November 11 – A day of tributes to the millions of soldiers killed during World War I is headed by an Armistice commemoration ceremony in Paris attended by dozens of world leaders.

November 20 – Trump vows to remain a “steadfast partner” of Saudi Arabia despite saying Crown Prince Mohammed bin Salman may have known about the plan to murder journalist Jamal Khashoggi.

November 20 – Bali Nine drug smuggler Renae Lawrence is released from an Indonesian prison and flies home to Australia.

November 25 – EU leaders agree to British Prime Minister Theresa May’s Brexit deal.

November 26 – Russia seizes three Ukrainian naval ships off Crimea after opening fire and wounding sailors, risking a dangerous new crisis between the two countries.

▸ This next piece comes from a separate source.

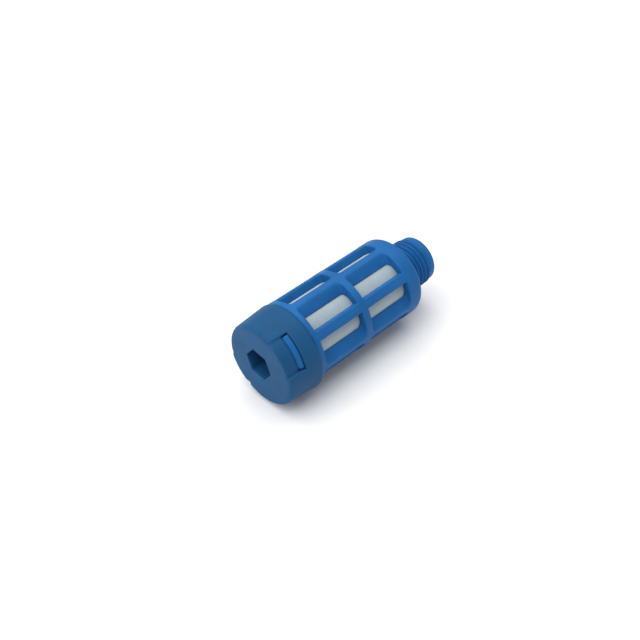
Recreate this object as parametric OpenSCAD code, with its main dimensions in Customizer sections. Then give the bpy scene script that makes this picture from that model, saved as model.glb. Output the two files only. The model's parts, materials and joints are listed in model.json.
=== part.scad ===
// Pneumatic muffler: a screw-in exhaust silencer in three moulded pieces.
//
// Every piece is drawn upright, with its axis on local Z: the sealing shoulder is the plane
// Z = 0, the port thread is below it and the end cap is at the top. Local X is the direction
// in which the cage's mould opens. lay_down() then turns the whole muffler onto its side.
// Origin: the centre of the sealing shoulder. +X points out of the thread, into the port.

/* [Port thread] */
// Outside diameter of the thread crests, G 1/4
thread_d = 13.157; // [13.0:0.001:13.157]
// Diameter at the thread roots
thread_root_d = 11.445; // [11.3:0.005:11.7]
// Distance from one crest to the next, 19 per inch
thread_pitch = 1.337; // [1.2:0.001:1.4]
// Length from the sealing shoulder to the tip of the nipple
nipple_length = 10; // [9.5:0.5:14]
// Length of the plain band at the tip that starts the thread straight
lead_length = 2.1; // [1.5:0.1:2.5]
// Diameter of the air bore through the nipple
bore_d = 8; // [6:0.5:8.5]

/* [Cage] */
// Outside diameter of the cage
cage_d = 21.4; // [21:0.1:22]
// Radial thickness of the cage wall and of its ribs
cage_wall = 2.1; // [1.9:0.05:2.2]
// Rounding of the edge between the sealing shoulder and the cage
shoulder_round = 1.3; // [0.5:0.1:1.6]
// Depth of the relief in the shoulder, around the base of the thread
relief_depth = 0.4; // [0.2:0.1:0.8]
// Thickness of the floor between the shoulder and the filter
floor_thickness = 3; // [2.5:0.1:4]
// Distance from the shoulder to the first row of windows
window_start = 4.7; // [4.4:0.1:6]
// Length of each window
window_length = 13.8; // [10:0.1:14.5]
// Width of the ring between the two rows of windows
ring_width = 2.1; // [1.5:0.1:3]
// Width of the collar between the windows and the cap
collar_width = 1.7; // [1.5:0.1:2.5]
// Rounding of the window corners
window_round = 1; // [0.5:0.1:1.5]

/* [Cap] */
// Greatest outside diameter of the cap's skirt
cap_d = 22.8; // [22.6:0.1:23.4]
// How far the cap's outside is set off its bore, which leaves one flank flush with the cage
cap_offset = 0.5; // [0:0.1:0.5]
// Height from the collar of the cage to the flat face of the cap
cap_height = 9.8; // [9.5:0.1:11]
// Narrowing of the cap's radius from the skirt to the face
cap_taper = 0.65; // [0.3:0.05:0.8]
// Rounding between the cap's face and its side
cap_face_round = 1; // [0.8:0.1:1.6]
// Width across the flats of the hexagon socket
hex_flats = 7.3; // [6.5:0.1:7.5]
// Depth of the hexagon socket
hex_depth = 6; // [4:0.1:6.4]

/* [Snap catch] */
// Angle that each of the two slots in the cap spans
slot_angle = 51; // [40:1:56]
// Length of each slot along the axis
slot_length = 1.7; // [1.5:0.1:2]

/* [Filter] */
// Radial thickness of the porous filter tube
filter_wall = 2.4; // [2:0.1:2.6]
// Radial play between the filter tube and its seats
filter_play = 0.1; // [0.05:0.01:0.15]

/* [Hidden] */
$fn = 96;

CAGE_BLUE = [0.05, 0.30, 0.68];
CAP_BLUE = [0.13, 0.35, 0.56];
FILTER_WHITE = [0.86, 0.88, 0.87];

OVERLAP = 0.02;         // how far a cutter runs past the face it opens
FAR = 30;               // longer than anything the cutters have to clear
RIB_TURN = 38;          // angle from the mould direction to the rib laid uppermost
HEX_TURN = 43;          // angle from the mould direction to a corner of the socket

// Radii, from the cage inwards to the hub that centres the filter
cage_r = cage_d / 2;
cage_bore_r = cage_r - cage_wall;
filter_r = cage_bore_r - filter_play;
filter_bore_r = filter_r - filter_wall;
hub_r = filter_bore_r - filter_play;
bore_r = bore_d / 2;
root_r = thread_root_d / 2;
crest_r = thread_d / 2;

// The neck of the cage that the cap's skirt slides over
neck_step = 0.95;
neck_play = 0.1;
neck_r = cage_r - neck_step;
skirt_bore_r = neck_r + neck_play;
recess_r = skirt_bore_r + 0.45;

// Heights above the sealing shoulder
skirt_gap = 0.1;
cap_thickness = 3.5;
hub_floor = 1.5;
window_end = window_start + 2 * window_length + ring_width;
collar_top = window_end + collar_width;
cap_base = collar_top + skirt_gap;
cap_top = collar_top + cap_height;
seat_z = cap_top - cap_thickness;     // where the cap rests on the neck and on the filter
slot_z = seat_z - slot_length;
hub_length = hex_depth - cap_thickness + hub_floor;

// ---- Shared shapes ----

// Places a copy on each side of the mould's opening direction, on the two parting lines
module at_parting_lines() {
    for (side = [90, 270])
        rotate([0, 0, side])
            children();
}

// A slice of a ring, centred on local X, with the given 2D section
module ring_slice(angle) {
    rotate([0, 0, -angle / 2])
        rotate_extrude(angle = angle)
            children();
}

// ---- Threaded cage ----

// One thread crest, as a 2D section beside the axis
module crest_section() {
    crest_flat = 0.3;
    ridge_width = 1.15;
    polygon([
        [bore_r + 1, -ridge_width / 2],
        [root_r, -ridge_width / 2],
        [crest_r, -crest_flat / 2],
        [crest_r, crest_flat / 2],
        [root_r, ridge_width / 2],
        [bore_r + 1, ridge_width / 2]
    ]);
}

// The plain band that starts the nipple in the port, as a 2D section beside the axis
module lead_section() {
    lead_r = root_r + 0.5;
    chamfer = 0.5;
    polygon([
        [bore_r + 1, 0],
        [lead_r - chamfer, 0],
        [lead_r, chamfer],
        [lead_r, lead_length - chamfer],
        [root_r, lead_length],
        [bore_r + 1, lead_length]
    ]);
}

// The hollow nipple, its thread drawn as a stack of rings
module nipple() {
    runout = 0.6;
    crest_count = floor((nipple_length - lead_length - runout) / thread_pitch);
    translate([0, 0, -nipple_length]) {
        cylinder(h = nipple_length + OVERLAP, r = root_r);
        rotate_extrude()
            lead_section();
        for (i = [0 : crest_count - 1])
            translate([0, 0, lead_length + (i + 0.5) * thread_pitch])
                rotate_extrude()
                    crest_section();
    }
}

// Half section of the cage's barrel, with its rounded edge at the sealing shoulder
module barrel_section() {
    translate([0, shoulder_round])
        square([cage_r, collar_top - shoulder_round]);
    square([cage_r - shoulder_round, collar_top]);
    translate([cage_r - shoulder_round, shoulder_round])
        circle(shoulder_round);
}

// The relief around the base of the thread, so that a port's edge can seat on the flat shoulder
module thread_relief() {
    relief_play = 0.3;
    translate([0, 0, -OVERLAP])
        difference() {
            cylinder(h = relief_depth + OVERLAP, r = crest_r + relief_play);
            cylinder(h = relief_depth + OVERLAP, r = root_r);
        }
}

// The catch that snaps into the cap: flat below, with a lead-in slope on top
module catch() {
    end_play = 2;
    flank_play = 0.12;
    slope_height = 0.8;
    root = cage_bore_r + 0.3;
    ring_slice(slot_angle - 2 * end_play)
        polygon([
            [root, slot_z + flank_play],
            [cage_r, slot_z + flank_play],
            [cage_r, seat_z - slope_height],
            [neck_r, seat_z],
            [root, seat_z]
        ]);
}

// The space for the filter, with a lip on the floor that centres it
module filter_pocket() {
    lip_height = 1.6;
    translate([0, 0, floor_thickness])
        difference() {
            cylinder(h = seat_z, r = cage_bore_r);
            translate([0, 0, -OVERLAP])
                cylinder(h = lip_height + OVERLAP, r = hub_r);
        }
}

// A window's outline, across the mould direction and along the axis
module window_outline(from, to) {
    width = to - from;
    translate([from, 0]) {
        translate([window_round, 0])
            square([width - 2 * window_round, window_length]);
        translate([0, window_round])
            square([width, window_length - 2 * window_round]);
        for (across = [window_round, width - window_round])
            for (along = [window_round, window_length - window_round])
                translate([across, along])
                    circle(window_round);
    }
}

// One window, cut along the mould direction from a plane at the given depth outwards
module window_cut(from, to, depth) {
    translate([depth, 0, 0])
        rotate([90, 0, 90])
            linear_extrude(FAR)
                window_outline(from, to);
}

// One row of windows, two to each quarter of the cage, between ribs at 0, 38 and 90 degrees
module window_row() {
    mid_rib_flank = 1.05;
    side_rib_inner = 5.75;
    side_rib_outer = 7.36;
    parting_rib_flank = 1.28;
    for (opening_side = [0, 1])
        for (parting_side = [0, 1])
            mirror([opening_side, 0, 0])
                mirror([0, parting_side, 0]) {
                    window_cut(mid_rib_flank, side_rib_inner, cage_r / 2);
                    window_cut(side_rib_outer, FAR, parting_rib_flank);
                }
}

module threaded_cage() {
    color(CAGE_BLUE)
        difference() {
            union() {
                nipple();
                rotate_extrude()
                    barrel_section();
                cylinder(h = seat_z, r = neck_r);
                at_parting_lines()
                    catch();
            }
            translate([0, 0, -nipple_length - OVERLAP])
                cylinder(h = nipple_length + FAR, r = bore_r);
            thread_relief();
            filter_pocket();
            for (row = [0, 1])
                translate([0, 0, window_start + row * (window_length + ring_width)])
                    window_row();
        }
}

// ---- Filter tube ----

module filter_tube() {
    color(FILTER_WHITE)
        translate([0, 0, floor_thickness])
            difference() {
                cylinder(h = seat_z - floor_thickness, r = filter_r);
                translate([0, 0, -OVERLAP])
                    cylinder(h = seat_z, r = filter_bore_r);
            }
}

// ---- End cap ----

// Half section of the cap's outside: a tapered side that is tangent to a rounding at each end
module cap_section() {
    rear_round = 0.5;
    rear = [cap_d / 2 - rear_round, cap_base + rear_round];
    front = [cap_d / 2 - cap_taper - cap_face_round, cap_top - cap_face_round];
    run = front - rear;
    lean = atan2(run[1], run[0]) - acos((rear_round - cap_face_round) / norm(run));
    outward = [cos(lean), sin(lean)];
    polygon([
        [0, cap_base],
        [rear[0], cap_base],
        rear + rear_round * outward,
        front + cap_face_round * outward,
        [front[0], cap_top],
        [0, cap_top]
    ]);
    translate(rear)
        circle(rear_round);
    translate(front)
        circle(cap_face_round);
}

// The most that the skirt may stand out: on the axis, and rounded in towards the cage at the rear
module skirt_limit() {
    limit_round = 1.3;
    limit_step = 0.25;
    rear_r = cage_r + limit_step;
    translate([0, 0, cap_base])
        rotate_extrude() {
            square([rear_r, FAR]);
            translate([0, limit_round])
                square([rear_r + limit_round, FAR]);
            translate([rear_r, limit_round])
                circle(limit_round);
        }
}

// The recess that runs from the face to the slot, and the slot that the catch shows in
module slot_cut() {
    ring_slice(slot_angle) {
        translate([recess_r, slot_z])
            square([FAR, FAR]);
        translate([skirt_bore_r - OVERLAP, slot_z])
            square([FAR, slot_length]);
    }
}

// A shallow scallop in the rear edge of the skirt that guides the cap over the parting line
module entry_scallop() {
    scallop_r = 3.5;
    scallop_depth = 0.3;
    translate([skirt_bore_r - 1, 0, cap_base + scallop_depth - scallop_r])
        rotate([0, 90, 0])
            cylinder(h = FAR, r = scallop_r);
}

// The cap's shell: its outside, less the bore, the two slots and the two scallops
module cap_shell() {
    difference() {
        intersection() {
            translate([-cap_offset, 0, 0])
                rotate_extrude()
                    cap_section();
            skirt_limit();
        }
        translate([0, 0, collar_top])
            cylinder(h = seat_z - collar_top, r = skirt_bore_r);
        at_parting_lines() {
            slot_cut();
            entry_scallop();
        }
    }
}

module end_cap() {
    color(CAP_BLUE)
        difference() {
            union() {
                cap_shell();
                translate([0, 0, seat_z - hub_length])
                    cylinder(h = hub_length + OVERLAP, r = hub_r);
            }
            translate([0, 0, cap_top - hex_depth])
                rotate([0, 0, HEX_TURN])
                    cylinder(h = hex_depth + OVERLAP, d = hex_flats / cos(30), $fn = 6);
        }
}

// Turns an upright piece onto its side, thread towards +X, with a side rib uppermost
module lay_down() {
    rotate([0, -90, 0])
        rotate([0, 0, RIB_TURN])
            children();
}

lay_down() threaded_cage();
lay_down() filter_tube();
lay_down() end_cap();
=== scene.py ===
"""The looks of a pneumatic muffler: a threaded cage, the porous filter tube in it and the clipped cap.

Each piece is written as a distance field, in millimetres, in an upright frame of its own: the
sealing shoulder is the plane z = 0, the cap is at the top, and x is the direction in which the
cage's mould opens. A fine mesh of the field's surface is then laid on its side, into the frame.
"""

import json
import math

import bpy
import numpy as np
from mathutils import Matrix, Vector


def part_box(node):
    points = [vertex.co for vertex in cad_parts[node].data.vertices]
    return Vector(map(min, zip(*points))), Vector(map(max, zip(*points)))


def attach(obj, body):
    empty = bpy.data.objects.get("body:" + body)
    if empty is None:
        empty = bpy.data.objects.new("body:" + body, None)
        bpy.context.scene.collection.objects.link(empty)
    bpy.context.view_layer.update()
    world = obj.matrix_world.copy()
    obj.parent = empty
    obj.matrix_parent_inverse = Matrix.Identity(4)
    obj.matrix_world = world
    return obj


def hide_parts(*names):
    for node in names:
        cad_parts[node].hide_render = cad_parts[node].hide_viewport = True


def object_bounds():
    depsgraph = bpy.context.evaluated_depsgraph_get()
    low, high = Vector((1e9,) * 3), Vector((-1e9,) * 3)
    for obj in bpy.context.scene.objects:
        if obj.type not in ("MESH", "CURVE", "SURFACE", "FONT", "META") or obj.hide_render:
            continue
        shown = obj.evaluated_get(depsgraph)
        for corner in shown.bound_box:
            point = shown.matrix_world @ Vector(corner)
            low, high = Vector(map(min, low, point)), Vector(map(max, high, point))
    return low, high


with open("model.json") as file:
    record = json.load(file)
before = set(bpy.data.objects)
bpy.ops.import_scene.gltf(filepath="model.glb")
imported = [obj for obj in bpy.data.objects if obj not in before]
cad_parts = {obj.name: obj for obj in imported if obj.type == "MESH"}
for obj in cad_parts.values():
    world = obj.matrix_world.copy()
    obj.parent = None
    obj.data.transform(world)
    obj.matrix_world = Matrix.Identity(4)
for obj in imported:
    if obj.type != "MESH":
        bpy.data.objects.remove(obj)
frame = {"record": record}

import openvdb
from mathutils import Matrix, Vector

CAD_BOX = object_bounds()
MM = 0.001

# ---- Sizes that the frame gives ----


def span(node):
    """Heights at which a node starts and ends on the axis, in mm above the sealing shoulder."""
    low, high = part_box(node)
    return round(-high.x / MM, 2), round(-low.x / MM, 2)


def radius(node):
    """Outside radius of a node, in mm, without the small error of its flat facets."""
    low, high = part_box(node)
    return round((high.y - low.y) / 2 / MM, 1)


def mount_radius(name):
    """Radius of one of the record's mounts, in mm."""
    mounts = {mount["name"]: mount for mount in frame["record"]["mounts"]}
    return mounts[name]["dims"]["r_mm"]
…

November 27 – We learn that Bitcoin’s price has slumped 80 per cent in a year, with many questioning whether cryptocurrencies have a future.

December 2 – China and the US agree to halt additional tariffs as both nations engage in new trade negotiations with the goal of reaching an agreement within 90 days.

December 3 – Paris experiences its worst rioting since 1968, with hundreds of “yellow vest” protesters demonstrating against the high cost of living.

December 9 – The world’s oldest-known wild bird – Wisdom the Laysan albatross – lays yet another egg at 68 on a tiny island in the Pacific Ocean.

December 10 – UK Prime Minister Theresa May postpones a parliamentary vote on her Brexit deal, knowing it won’t pass. But the European Union signals it won’t renegotiate, increasing the risk of a chaotic “no-deal” Brexit.